I’ll quote Bertrand Russell here:
“First of all: what is work? Work is of two kinds: first, altering the position of matter at or near the earth’s surface relatively to other such matter; second, telling other people to do so. The first kind is unpleasant and ill paid; the second is pleasant and highly paid. The second kind is capable of indefinite extension: there are not only those who give orders, but those who give advice as to what orders should be given. Usually two opposite kinds of advice are given simultaneously by two organized bodies of men; this is called politics. The skill required for this kind of work is not knowledge of the subjects as to which advice is given, but knowledge of the art of persuasive speaking and writing, i.e. of advertising”
Most people in rich countries are email forwarders in a colossal bureaucratic game of Chinese Whispers. Overpaid and fearful they may lose their position in the hierarchy at any time or worse be responsible for a mistake that affects real people. They (we) spin, dodge, create policy, implement change, and brag. They (we) are the courtiers of our time. 
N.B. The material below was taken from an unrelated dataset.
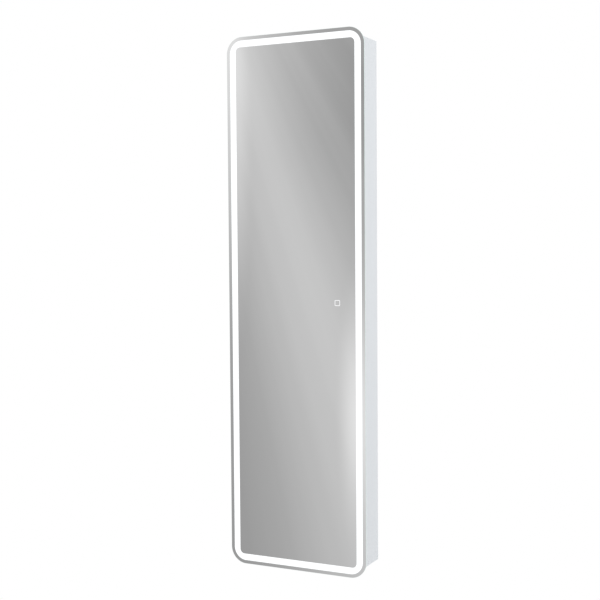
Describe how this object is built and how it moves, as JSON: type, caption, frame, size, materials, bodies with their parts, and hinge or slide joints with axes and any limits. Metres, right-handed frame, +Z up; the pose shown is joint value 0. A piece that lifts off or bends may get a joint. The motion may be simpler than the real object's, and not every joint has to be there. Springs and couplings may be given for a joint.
{
  "type": "lighted mirror cabinet",
  "caption": "Tall shallow wall cabinet with one hinged full-height mirror door, rounded corners, a frosted lit band near the mirror's edge and a touch switch.",
  "frame": {"origin": "on the wall plane, centre of the four wall screw holes", "axes": "+X to the right as one faces the cabinet, +Y into the wall, +Z up"},
  "size_m": [0.45, 0.145, 1.6],
  "materials": {
    "white_board": "white melamine film on board, satin",
    "mirror_silver": "silvered float glass, polished",
    "shelf_glass": "clear float glass with polished edges",
    "frame_aluminium": "satin anodised",
    "opal_plastic": "opal acrylic, lit from behind",
    "light_strip": "white circuit strip with small lights",
    "hinge_steel": "nickel-plated steel",
    "screw_steel": "zinc-plated steel",
    "fitting_zinc": "die-cast zinc",
    "beech": "turned beech",
    "cover_paint": "white powder coat on steel sheet",
    "white_plastic": "moulded white plastic",
    "driver_plastic": "moulded white plastic, fine grain",
    "grey_plastic": "moulded grey plastic",
    "lead_jacket": "soft white cable jacket",
    "clear_silicone": "clear soft silicone",
    "foam_tape": "grey foam tape",
    "magnet_steel": "nickel-plated magnet",
    "circuit_board": "green circuit board"
  },
  "bodies": {
    "cabinet": {"back_panel": "white_board", "bottom_panel": "white_board", "bump_pads": "clear_silicone", "cable_gland": "grey_plastic", "cam_bolts": "fitting_zinc", "cam_discs": "fitting_zinc", "catch_housings": "white_plastic", "catch_magnets": "magnet_steel", "catch_screws": "screw_steel", "door_lead": "lead_jacket", "gland_locknut": "grey_plastic", "glass_shelf_1": "shelf_glass", "glass_shelf_2": "shelf_glass", "glass_shelf_3": "shelf_glass", "glass_shelf_4": "shelf_glass", "glass_shelf_5": "shelf_glass", "hanging_rail_bottom": "white_board", "hanging_rail_top": "white_board", "hinge_body_leaves": "hinge_steel", "hinge_body_screws": "screw_steel", "hinge_pins": "hinge_steel", "lead_clip": "white_plastic", "lead_grommet_body": "grey_plastic", "led_driver": "driver_plastic", "mains_inner_lead": "lead_jacket", "service_cleat": "white_board", "service_cover": "cover_paint", "service_divider": "white_board", "service_screws": "screw_steel", "shelf_pins": "fitting_zinc", "side_panel_left": "white_board", "side_panel_right": "white_board", "terminal_block": "white_plastic", "terminal_screws": "screw_steel", "top_panel": "white_board", "wood_dowels": "beech"},
    "door": {"mirror_glass": "mirror_silver", "light_diffuser": "opal_plastic", "door_stile_left": "frame_aluminium", "door_stile_right": "frame_aluminium", "door_rail_top": "frame_aluminium", "door_rail_bottom": "frame_aluminium", "door_corners": "frame_aluminium", "led_strip_left": "light_strip", "led_strip_right": "light_strip", "led_strip_top": "light_strip", "led_strip_bottom": "light_strip", "strip_links": "lead_jacket", "strip_feed_lead": "lead_jacket", "door_board": "white_board", "bonding_tape": "foam_tape", "frame_screws": "screw_steel", "touch_sensor": "circuit_board", "sensor_lead": "lead_jacket", "lead_connector": "white_plastic", "lead_grommet_door": "grey_plastic", "hinge_door_leaves": "hinge_steel", "hinge_door_screws": "screw_steel", "strike_plates": "hinge_steel", "strike_screws": "screw_steel"}
  },
  "joints": [
    {"name": "door_swing", "type": "hinge", "parent": "cabinet", "child": "door", "pos_m": [-0.2064, -0.123, 0], "axis": [0, 0, -1], "range_deg": [0, 105], "deforming": ["door_lead"]}
  ]
}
There can always be more courtiers, and spin, and policies and contracts, and interpretations and instructions, and meetings. But they (we) create little of real value. 
The poor slave as labourers doing the jobs machines could  easily do if only capital was put toward building them. This is only because poor people are cheaper and more disposable than capital (real capital… machines). You can hire and train a person to sew a shirt much faster than to build a machine to do the same and a lot cheaper. Most importantly if the orders dry up there aren’t any consequences you just fire them. With a machine you may still be paying off the debt.
Production and Advertising/politics should be, and could be displaced now but it could also have been done 40 years ago, as Barry Jones suggested in his 1980’s book Sleepers Wake. He thought we would be in a situation of an elite with the money and power (yes) and a populous with leisure and a Universal Income (No!!).
He wrote that 40 years ago!!! We have not progressed. We need to catch up. In many ways we are more backward, no moon landings, no supersonic air travel, no hovercrafts across the channel, no excitement.
I have digressed.
The importance of each vocation is subjective but work will still exist, whether this work will attract an income will be up to us. And whether income should be attached to labour is also our choice. If we have freedom.
Our aim as always should be to eliminate work; the toil that detracts from a good leisurely productive life.
Caring, education and entertainment are the only ones I see as being absolutely necessary in the distant future, The only ones we must do.
Most importantly we have lost the ability to raise ourselves above the day-to-day. The tweet, the email, the next purchase, the bill needing payment, the job and the side hustle. In the old days when things went bad people turned to the bible and the gods and that raised them above their troubles. Intellectuals of the time before TV had Chaucer and Camus. We have QAnon. 
 Jobs of the future will allow us to keep our minds on higher things.